** START OF Dataset excerpt **

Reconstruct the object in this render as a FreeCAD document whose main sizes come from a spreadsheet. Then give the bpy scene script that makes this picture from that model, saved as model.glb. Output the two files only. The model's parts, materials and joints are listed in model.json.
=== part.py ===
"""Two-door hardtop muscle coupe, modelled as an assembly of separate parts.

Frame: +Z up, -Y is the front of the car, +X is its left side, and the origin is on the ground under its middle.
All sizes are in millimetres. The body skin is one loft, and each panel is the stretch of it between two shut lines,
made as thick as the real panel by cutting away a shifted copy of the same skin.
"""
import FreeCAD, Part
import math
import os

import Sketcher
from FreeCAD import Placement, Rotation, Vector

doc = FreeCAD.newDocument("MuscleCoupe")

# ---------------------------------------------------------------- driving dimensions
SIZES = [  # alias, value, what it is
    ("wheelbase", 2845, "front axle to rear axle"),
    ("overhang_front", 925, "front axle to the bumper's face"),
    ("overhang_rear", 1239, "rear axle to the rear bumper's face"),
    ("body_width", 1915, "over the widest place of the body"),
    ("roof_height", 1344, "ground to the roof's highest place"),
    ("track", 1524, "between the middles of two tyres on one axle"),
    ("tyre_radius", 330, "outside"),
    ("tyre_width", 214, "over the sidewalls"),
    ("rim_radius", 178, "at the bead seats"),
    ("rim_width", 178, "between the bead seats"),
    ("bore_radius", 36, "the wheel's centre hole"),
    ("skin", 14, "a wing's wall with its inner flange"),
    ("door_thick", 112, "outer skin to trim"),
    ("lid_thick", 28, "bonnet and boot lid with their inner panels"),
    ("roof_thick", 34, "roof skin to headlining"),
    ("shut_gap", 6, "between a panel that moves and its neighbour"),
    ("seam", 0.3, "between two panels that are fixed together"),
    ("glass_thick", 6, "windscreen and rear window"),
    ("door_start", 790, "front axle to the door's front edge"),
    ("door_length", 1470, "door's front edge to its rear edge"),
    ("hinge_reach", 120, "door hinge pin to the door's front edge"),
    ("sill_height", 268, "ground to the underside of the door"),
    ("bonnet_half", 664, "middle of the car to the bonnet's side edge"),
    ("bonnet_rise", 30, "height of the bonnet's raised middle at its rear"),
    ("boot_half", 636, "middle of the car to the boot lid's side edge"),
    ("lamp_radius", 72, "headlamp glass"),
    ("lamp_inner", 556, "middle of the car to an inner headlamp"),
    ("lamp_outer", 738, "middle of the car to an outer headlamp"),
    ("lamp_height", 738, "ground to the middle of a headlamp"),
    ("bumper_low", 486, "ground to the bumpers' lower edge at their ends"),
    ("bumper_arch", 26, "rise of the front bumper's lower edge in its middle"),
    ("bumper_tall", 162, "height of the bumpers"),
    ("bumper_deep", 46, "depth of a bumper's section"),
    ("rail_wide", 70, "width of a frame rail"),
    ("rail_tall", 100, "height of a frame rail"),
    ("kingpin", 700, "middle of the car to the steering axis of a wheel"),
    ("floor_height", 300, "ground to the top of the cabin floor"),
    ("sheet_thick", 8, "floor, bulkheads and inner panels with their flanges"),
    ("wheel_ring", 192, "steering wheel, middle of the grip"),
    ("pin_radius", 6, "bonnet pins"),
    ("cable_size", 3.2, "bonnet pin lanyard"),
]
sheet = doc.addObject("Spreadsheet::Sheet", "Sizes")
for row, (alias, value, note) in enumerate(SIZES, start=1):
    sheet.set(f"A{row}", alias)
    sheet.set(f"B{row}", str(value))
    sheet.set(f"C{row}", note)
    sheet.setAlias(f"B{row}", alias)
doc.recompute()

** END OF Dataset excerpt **

# [Written instruction]
From the first line to the last, retype the data exactly.

# [Solution]
Reconstruct the object in this render as a FreeCAD document whose main sizes come from a spreadsheet. Then give the bpy scene script that makes this picture from that model, saved as model.glb. Output the two files only. The model's parts, materials and joints are listed in model.json.
=== part.py ===
"""Two-door hardtop muscle coupe, modelled as an assembly of separate parts.

Frame: +Z up, -Y is the front of the car, +X is its left side, and the origin is on the ground under its middle.
All sizes are in millimetres. The body skin is one loft, and each panel is the stretch of it between two shut lines,
made as thick as the real panel by cutting away a shifted copy of the same skin.
"""
import FreeCAD, Part
import math
import os

import Sketcher
from FreeCAD import Placement, Rotation, Vector

doc = FreeCAD.newDocument("MuscleCoupe")

# ---------------------------------------------------------------- driving dimensions
SIZES = [  # alias, value, what it is
    ("wheelbase", 2845, "front axle to rear axle"),
    ("overhang_front", 925, "front axle to the bumper's face"),
    ("overhang_rear", 1239, "rear axle to the rear bumper's face"),
    ("body_width", 1915, "over the widest place of the body"),
    ("roof_height", 1344, "ground to the roof's highest place"),
    ("track", 1524, "between the middles of two tyres on one axle"),
    ("tyre_radius", 330, "outside"),
    ("tyre_width", 214, "over the sidewalls"),
    ("rim_radius", 178, "at the bead seats"),
    ("rim_width", 178, "between the bead seats"),
    ("bore_radius", 36, "the wheel's centre hole"),
    ("skin", 14, "a wing's wall with its inner flange"),
    ("door_thick", 112, "outer skin to trim"),
    ("lid_thick", 28, "bonnet and boot lid with their inner panels"),
    ("roof_thick", 34, "roof skin to headlining"),
    ("shut_gap", 6, "between a panel that moves and its neighbour"),
    ("seam", 0.3, "between two panels that are fixed together"),
    ("glass_thick", 6, "windscreen and rear window"),
    ("door_start", 790, "front axle to the door's front edge"),
    ("door_length", 1470, "door's front edge to its rear edge"),
    ("hinge_reach", 120, "door hinge pin to the door's front edge"),
    ("sill_height", 268, "ground to the underside of the door"),
    ("bonnet_half", 664, "middle of the car to the bonnet's side edge"),
    ("bonnet_rise", 30, "height of the bonnet's raised middle at its rear"),
    ("boot_half", 636, "middle of the car to the boot lid's side edge"),
    ("lamp_radius", 72, "headlamp glass"),
    ("lamp_inner", 556, "middle of the car to an inner headlamp"),
    ("lamp_outer", 738, "middle of the car to an outer headlamp"),
    ("lamp_height", 738, "ground to the middle of a headlamp"),
    ("bumper_low", 486, "ground to the bumpers' lower edge at their ends"),
    ("bumper_arch", 26, "rise of the front bumper's lower edge in its middle"),
    ("bumper_tall", 162, "height of the bumpers"),
    ("bumper_deep", 46, "depth of a bumper's section"),
    ("rail_wide", 70, "width of a frame rail"),
    ("rail_tall", 100, "height of a frame rail"),
    ("kingpin", 700, "middle of the car to the steering axis of a wheel"),
    ("floor_height", 300, "ground to the top of the cabin floor"),
    ("sheet_thick", 8, "floor, bulkheads and inner panels with their flanges"),
    ("wheel_ring", 192, "steering wheel, middle of the grip"),
    ("pin_radius", 6, "bonnet pins"),
    ("cable_size", 3.2, "bonnet pin lanyard"),
]
sheet = doc.addObject("Spreadsheet::Sheet", "Sizes")
for row, (alias, value, note) in enumerate(SIZES, start=1):
    sheet.set(f"A{row}", alias)
    sheet.set(f"B{row}", str(value))
    sheet.set(f"C{row}", note)
    sheet.setAlias(f"B{row}", alias)
doc.recompute()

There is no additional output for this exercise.